I had a hot shower for the first time in 6 weeks! Unfortunately, I don't have a pic for you. 
(HUGE sigh of relief from the audience!)

I have mixed emotions about my cold showers in Lautoka. Well, about water in general. I have been able to get myself clean just fine every day that I've been here. And there are plenty of people in the world that have never had a hot shower and are doing great! Having clean water in Fiji that people can drink out of the tap is a blessing I also would not have appreciated if I hadn't spent time in Nepal. Water is a precious resource that a large part of the world struggles every day to access (663 million people lack access to safe water), and in the U.S. we have so much of it that we do things like the ice-bucket challenge.  

Having said that, however, I appreciate what the ice bucket challenge people did to raise money for a really important cause, and I REALLY, REALLY enjoyed my hot shower! I enjoyed it so much that I took a much longer shower than necessary and wasted plenty of clean water - I'm sure more than a bucket-full.  My western-privileged-world-view is something that I have to reckon with all the time when I travel. It's so much easier to see it raising its ugly head in other white westerners than it is to recognize it in myself. I think we are being simplistic and dismissive when we let ourselves off the hook by saying how we now have a new appreciation for all of the blessings we enjoy back home - with it's implied pity for everyone else (which is most of the world) who doesn't have it as good as we do. And then we inevitably have to add "But the people (the poor ones) are SO HAPPY!" Every white woman from the U.S. that I have met here has made this statement to me. I'm sure that someone smarter than me has already deconstructed this line of thinking (our need to comment that poor people are happy) so I won't even try - you can find their blog.  

 But, I inevitably do feel more gratitude for all of the luxuries I enjoy back home when I see that other people don't have those things - or more accurately, when I miss having them at a particular moment here. And, it can't be a bad thing for me to be forced to notice the things I've never even bothered to pay attention to. The other day Dropati was amazed because a friend had given her an apple slicer/corer as a gift. She couldn't get over it... the fact that it cuts the core right out and leaves evenly cut pieces of fruit. I felt awkward when the conversation came around to me and I had to tell her that I definitely have one of those at home in the U.S., but that they are so awesome (even though I've never given it a thought)! But the next time I use my dollar store apple slicer I will at least pause and think about it. When I get home, if this trip is anything like my trips to Nepal, I will spend the first few days wandering around my enormous house trying to figure out how I feel.  
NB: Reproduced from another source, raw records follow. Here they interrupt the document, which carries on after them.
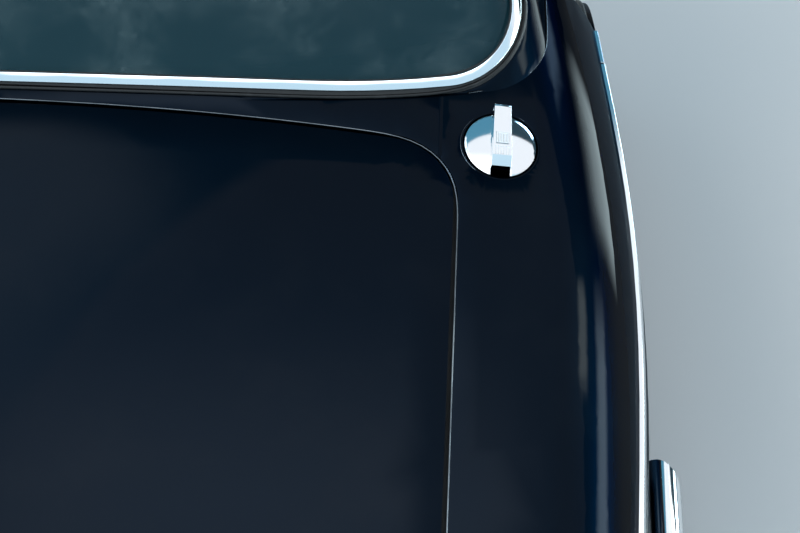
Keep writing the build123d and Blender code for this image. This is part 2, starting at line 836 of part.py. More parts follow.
with BuildPart() as filler_bar_right:
    with BuildSketch(cap_side.offset(-bar_width / 2)):
        with BuildLine():
            Polyline((cap_pivot_y, cap_pivot_z + bar_end_radius), (bar_knee_y, bar_knee_z),
                     (bar_rear, bar_rear_z), (bar_rear, bar_low),
                     (cap_pivot_y - bar_end_radius, bar_low),
                     (cap_pivot_y, cap_pivot_z - bar_end_radius),
                     (cap_pivot_y, cap_pivot_z + bar_end_radius))
        make_face()
        with Locations((cap_pivot_y, cap_pivot_z)):
            Circle(bar_end_radius)
            Circle(cap_pin + pin_play, mode=Mode.SUBTRACT)
    extrude(amount=bar_width)
    with BuildSketch(cap_plane) as taper:
        with BuildLine():
            Polyline((bar_width / 2, bar_rear), (bar_front_width / 2, cap_pivot_y),
                     (bar_front_width / 2, cap_pivot_y + bar_width),
                     (-bar_front_width / 2, cap_pivot_y + bar_width),
                     (-bar_front_width / 2, cap_pivot_y), (-bar_width / 2, bar_rear),
                     (bar_width / 2, bar_rear))
        make_face()
    extrude(amount=bowl_radius, both=True, mode=Mode.INTERSECT)
    slot = lug_width / 2 + lug_play
    with BuildSketch(cap_side.offset(-slot)):
        with Locations((cap_pivot_y - lug_radius - pin_play, cap_pivot_z + lug_radius + lug_play)):
            Rectangle(bowl_radius, bowl_radius, align=(Align.MIN, Align.MAX))
    extrude(amount=2 * slot, mode=Mode.SUBTRACT)
    with BuildSketch(cap_plane.offset(button_top - button_depth)):
        with Locations((0, button_y)):
            Rectangle(button_size + 2 * button_play, button_size + 2 * button_play)
    extrude(amount=bowl_radius, mode=Mode.SUBTRACT)
    with BuildSketch(cap_plane.offset(bar_knee_z - groove_depth)):
        with Locations((0, (pad_y[0] + pad_y[1]) / 2)):
            with GridLocations(groove_pitch, 1, pad_grooves, 1):
                Rectangle(groove_width, pad_y[1] - pad_y[0])
    extrude(amount=bowl_radius, mode=Mode.SUBTRACT)
filler_bar_right.part.label = "filler_bar_right"

with BuildPart() as filler_button_right:
    with BuildSketch(cap_plane.offset(button_top - button_depth)):
        with Locations((0, button_y)):
            Rectangle(button_size, button_size)
    extrude(amount=button_depth)
    with BuildSketch(cap_plane.offset(button_top - groove_depth)):
        with Locations((0, button_y)):
            with GridLocations(groove_pitch, 1, button_grooves, 1):
                Rectangle(groove_width, button_size - 2 * groove_width)
    extrude(amount=groove_depth, mode=Mode.SUBTRACT)
filler_button_right.part.label = "filler_button_right"

with BuildPart() as filler_cap_right:
    with BuildSketch(cap_side):
        with BuildLine():
            Line((0, disc_dome), (0, -disc_thick))
            Polyline((0, -disc_thick), (disc_radius, -disc_thick), (disc_radius, -disc_lip))
            crown = ((disc_dome + disc_lip) ** 2 + disc_radius**2) / (disc_dome + disc_lip) / 2
            RadiusArc((disc_radius, -disc_lip), (0, disc_dome), -crown)
        make_face()
    revolve(axis=cap_axis)
    with BuildSketch(cap_plane.offset(-disc_thick)):
        Circle(plug_radius)
    extrude(amount=-plug_depth)
    with BuildSketch(cap_plane.offset(-bowl_depth)):
        with Locations((0, cap_pivot_y)):
            Rectangle(2 * slot, 2 * bar_end_radius)
        with Locations((0, bar_rear + 2 * button_play)):
            Rectangle(bar_width, notch_length, align=(Align.CENTER, Align.MAX))
    extrude(amount=2 * bowl_depth, mode=Mode.SUBTRACT)
    add(filler_bar_right.part, mode=Mode.SUBTRACT)
filler_cap_right.part.label = "filler_cap_right"

# Bright trim, lamps and bumper
with BuildPart() as side_mouldings:
    add(body_proud)
    add(body_out, mode=Mode.SUBTRACT)
    band = (mould_z - mould_height / 2, mould_z + mould_height / 2)
    with BuildPart(mode=Mode.PRIVATE) as strips:
        add(block((seam_x, far), (mould_rear_y, mould_joint_y), band))
        add(block((seam_x, far), (mould_joint_y + mould_joint, door_moulding[0] - 4), band))
    add(strips.part, mode=Mode.INTERSECT)
    mirror(about=Plane.YZ)
side_mouldings.part.label = "side_mouldings"

with BuildPart() as lamp_bezels:
    add(body_proud)
    add(body_in, mode=Mode.SUBTRACT)
    add(lamp_region(0), mode=Mode.INTERSECT)
    add(lamp_region(-lamp_bezel), mode=Mode.SUBTRACT)
    mirror(about=Plane.YZ)
lamp_bezels.part.label = "lamp_bezels"

with BuildPart() as lamp_lenses:
    add(body_proud)
    add(lower_form(lamp_depth), mode=Mode.SUBTRACT)
    add(lamp_region(-lamp_bezel), mode=Mode.INTERSECT)
    mirror(about=Plane.YZ)
lamp_lenses.part.label = "lamp_lenses"

mid = bumper_half - bumper_depth / 2
mid_corner = bumper_corner - bumper_depth / 2
mid_bow = tail_radius - bumper_depth / 2
mid_centre = bumper_tail_y + tail_radius
bend_x = mid - mid_corner
bend_y = mid_centre - sqrt((mid_bow - mid_corner) ** 2 - bend_x**2)
bend_turn = degrees(atan2(bend_x, mid_centre - bend_y))
with BuildPart() as bumper:
    with BuildLine(Plane.XY.offset(bumper_z + bumper_height / 2)) as path:
        CenterArc((0, mid_centre), mid_bow, -90, bend_turn)
        bend = CenterArc((bend_x, bend_y), mid_corner, bend_turn - 90,
                         90 - bend_turn - bumper_flare)
        reach = bumper_tip_y - (bend @ 1).Y
        tip = Line(bend @ 1, ((bend @ 1).X + reach * tan(radians(bumper_flare)), bumper_tip_y))
        mirror(about=Plane.YZ)
    with BuildSketch(Plane.YZ.offset(0)) as blade:
        with Locations((mid_centre - mid_bow, bumper_z + bumper_height / 2)):
            RectangleRounded(bumper_depth, bumper_height, bumper_edge)
    half_path = path.edges().filter_by(lambda e: e.center().X > 0)
    sweep(path=Wire(half_path))
    mirror(about=Plane.YZ)
    with BuildSketch(Plane.XY) as tips:
        with Locations((bumper_end_x, bumper_tip_y), (-bumper_end_x, bumper_tip_y)):
            Rectangle(2 * tip_reach_x, 2 * tip_reach_y)
        with Locations((bumper_end_x - tip_reach_x, bumper_tip_y - tip_reach_y),
                       (tip_reach_x - bumper_end_x, bumper_tip_y - tip_reach_y)):
            Ellipse(tip_reach_x, tip_reach_y, mode=Mode.SUBTRACT)
    extrude(amount=far, mode=Mode.SUBTRACT)

with BuildPart() as bumper_centre:
    add(bumper.part)
    add(block((-bumper_split, bumper_split), (-far, far), (0, far)), mode=Mode.INTERSECT)
bumper_centre.part.label = "bumper_centre"

with BuildPart() as bumper_corner_right:
    add(bumper.part)
    add(right_of(bumper_split), mode=Mode.INTERSECT)
bumper_corner_right.part.label = "bumper_corner_right"

with BuildPart() as bumper_corner_left:
    mirror(bumper_corner_right.part, about=Plane.YZ)
bumper_corner_left.part.label = "bumper_corner_left"

with BuildPart() as overriders:
    split_y = mid_centre - sqrt(mid_bow**2 - bumper_split**2)
    with BuildSketch(Plane.XY.offset(overrider_z)):
        with Locations((bumper_split, split_y - overrider_proud)):
            RectangleRounded(overrider_width, bumper_depth + overrider_proud, overrider_corner)
    extrude(amount=overrider_height)
    fillet(overriders.faces().filter_by(Axis.Z).edges(), overrider_edge)
    add(bumper.part, mode=Mode.SUBTRACT)
    mirror(about=Plane.YZ)
overriders.part.label = "overriders"

with BuildPart() as bumper_brackets:
    band = (bumper_z + bumper_height / 2 - bracket_height / 2,
            bumper_z + bumper_height / 2 + bracket_height / 2)
    add(block((bracket_x - bracket_width / 2, bracket_x + bracket_width / 2),
              (bumper_tail_y + bumper_depth / 2, tail_y + bracket_length), band))
    add(block((bumper_half - bumper_depth - 2 * bracket_height, bumper_half - bumper_depth / 2),
              (bracket_side_y - bracket_width / 2, bracket_side_y + bracket_width / 2), band))
    add(body_out, mode=Mode.SUBTRACT)
    add(bumper.part, mode=Mode.SUBTRACT)
    mirror(about=Plane.YZ)
bumper_brackets.part.label = "bumper_brackets"

# Left filler cap
with BuildPart() as filler_bowl_left:
    mirror(filler_bowl_right.part, about=Plane.YZ)
filler_bowl_left.part.label = "filler_bowl_left"

with BuildPart() as filler_bar_left:
    mirror(filler_bar_right.part, about=Plane.YZ)
filler_bar_left.part.label = "filler_bar_left"

with BuildPart() as filler_button_left:
    mirror(filler_button_right.part, about=Plane.YZ)
filler_button_left.part.label = "filler_button_left"

with BuildPart() as filler_cap_left:
    mirror(filler_cap_right.part, about=Plane.YZ)
filler_cap_left.part.label = "filler_cap_left"

pieces = [
    wing_right, wing_left, tonneau_panel, tail_panel, roof_and_pillars, rear_window_glass,
    window_trim, window_seal, boot_lid, lid_frame, hinge_arms, lid_latch, number_plate,
    lid_plinth, boot_gutter, boot_seal, hinge_brackets, lid_striker, wheelhouses, boot_floor,
    bulkhead, parcel_shelf, boot_side_trims, chassis_rails, filler_bowl_right,
    filler_bowl_left, filler_bar_right, filler_bar_left, filler_button_right,
    filler_button_left, filler_cap_right, filler_cap_left, side_mouldings, lamp_bezels,
    lamp_lenses, bumper_centre, bumper_corner_right, bumper_corner_left, overriders,
    bumper_brackets,
]
for piece in pieces:
    export_step(piece.part, f"parts/{piece.part.label}.step")
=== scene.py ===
import json
import math

import bmesh
import bpy
from mathutils import Matrix, Vector
from mathutils.bvhtree import BVHTree


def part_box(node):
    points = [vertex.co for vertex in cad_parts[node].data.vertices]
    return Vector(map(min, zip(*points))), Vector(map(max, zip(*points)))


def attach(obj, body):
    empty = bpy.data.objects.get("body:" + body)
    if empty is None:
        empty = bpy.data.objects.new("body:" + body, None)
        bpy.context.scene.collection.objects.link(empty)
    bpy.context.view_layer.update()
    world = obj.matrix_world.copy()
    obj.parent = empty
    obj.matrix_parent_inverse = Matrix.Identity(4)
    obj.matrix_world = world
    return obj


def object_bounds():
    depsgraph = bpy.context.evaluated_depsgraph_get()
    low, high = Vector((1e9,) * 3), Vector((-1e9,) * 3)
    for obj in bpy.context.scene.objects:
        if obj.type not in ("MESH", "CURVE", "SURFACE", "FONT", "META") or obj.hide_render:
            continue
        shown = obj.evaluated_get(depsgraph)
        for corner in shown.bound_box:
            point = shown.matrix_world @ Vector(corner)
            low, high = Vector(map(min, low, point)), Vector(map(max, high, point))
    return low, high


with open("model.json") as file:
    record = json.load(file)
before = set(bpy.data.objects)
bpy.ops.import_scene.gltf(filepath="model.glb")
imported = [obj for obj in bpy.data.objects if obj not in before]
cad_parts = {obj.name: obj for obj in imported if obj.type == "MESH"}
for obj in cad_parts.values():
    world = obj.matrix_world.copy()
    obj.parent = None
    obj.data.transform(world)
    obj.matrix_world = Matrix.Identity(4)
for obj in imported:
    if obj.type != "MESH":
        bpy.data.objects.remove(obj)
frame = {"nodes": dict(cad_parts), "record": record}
cadNodes = frame["nodes"]
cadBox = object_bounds()


class Flow:
    # a socket that takes part in Python sums; values go through Math nodes,
    # vectors through Vector Math and colours through Mix
    def __init__(self, shader, socket):
        self.shader, self.socket = shader, socket

    def join(self, operation, first, second):
        kinds = [value.socket.type for value in (first, second) if isinstance(value, Flow)]
        if "RGBA" in kinds:
            return self.shader.mix(1.0, first, second, operation)
        if "VECTOR" in kinds:
            return self.shader.node("ShaderNodeVectorMath", {"operation": operation}, [first, second])
        return self.shader.node("ShaderNodeMath", {"operation": operation}, [first, second])

    def __add__(self, other):
        return self.join("ADD", self, other)

    def __radd__(self, other):
        return self.join("ADD", other, self)

    def __sub__(self, other):
        return self.join("SUBTRACT", self, other)

    def __rsub__(self, other):
        return self.join("SUBTRACT", other, self)

    def __mul__(self, other):
        return self.join("MULTIPLY", self, other)

    def __rmul__(self, other):
        return self.join("MULTIPLY", other, self)

    def __truediv__(self, other):
        return self.join("DIVIDE", self, other)

    def __rtruediv__(self, other):
        return self.join("DIVIDE", other, self)

    def __abs__(self):
        return self.shader.node("ShaderNodeMath", {"operation": "ABSOLUTE"}, [self])


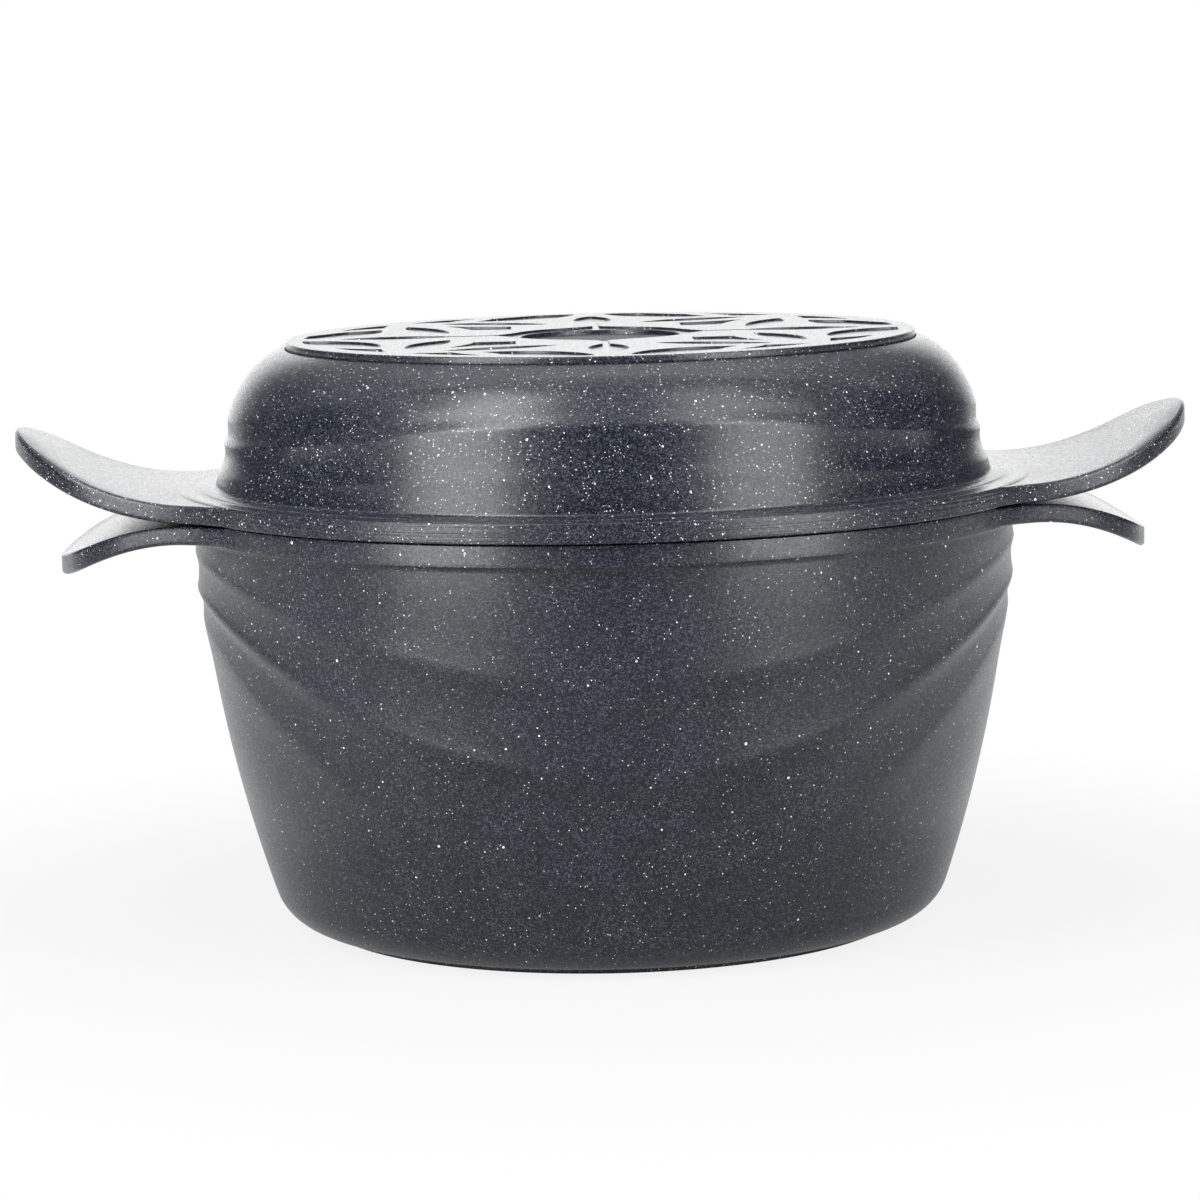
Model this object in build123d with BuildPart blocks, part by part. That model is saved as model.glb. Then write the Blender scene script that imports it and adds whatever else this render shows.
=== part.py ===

 I think that condescendingly dismissing an enormous part of the world as if I've done something to deserve my "blessings" is just gross (obviously).  AND, I think walking around in a cloud of guilt and/or judging and shaming all of my partners-in-privilege is also ugly and unproductive. There has to be a place somewhere in between where we can reside as we try to understand the human experience.  So... there's that for you... three paragraphs of me still not being able to make any sense of it. I could go on, but I think you have the idea. Not insisting on wrapping it up all neat and tidy is probably a good way to go anyway.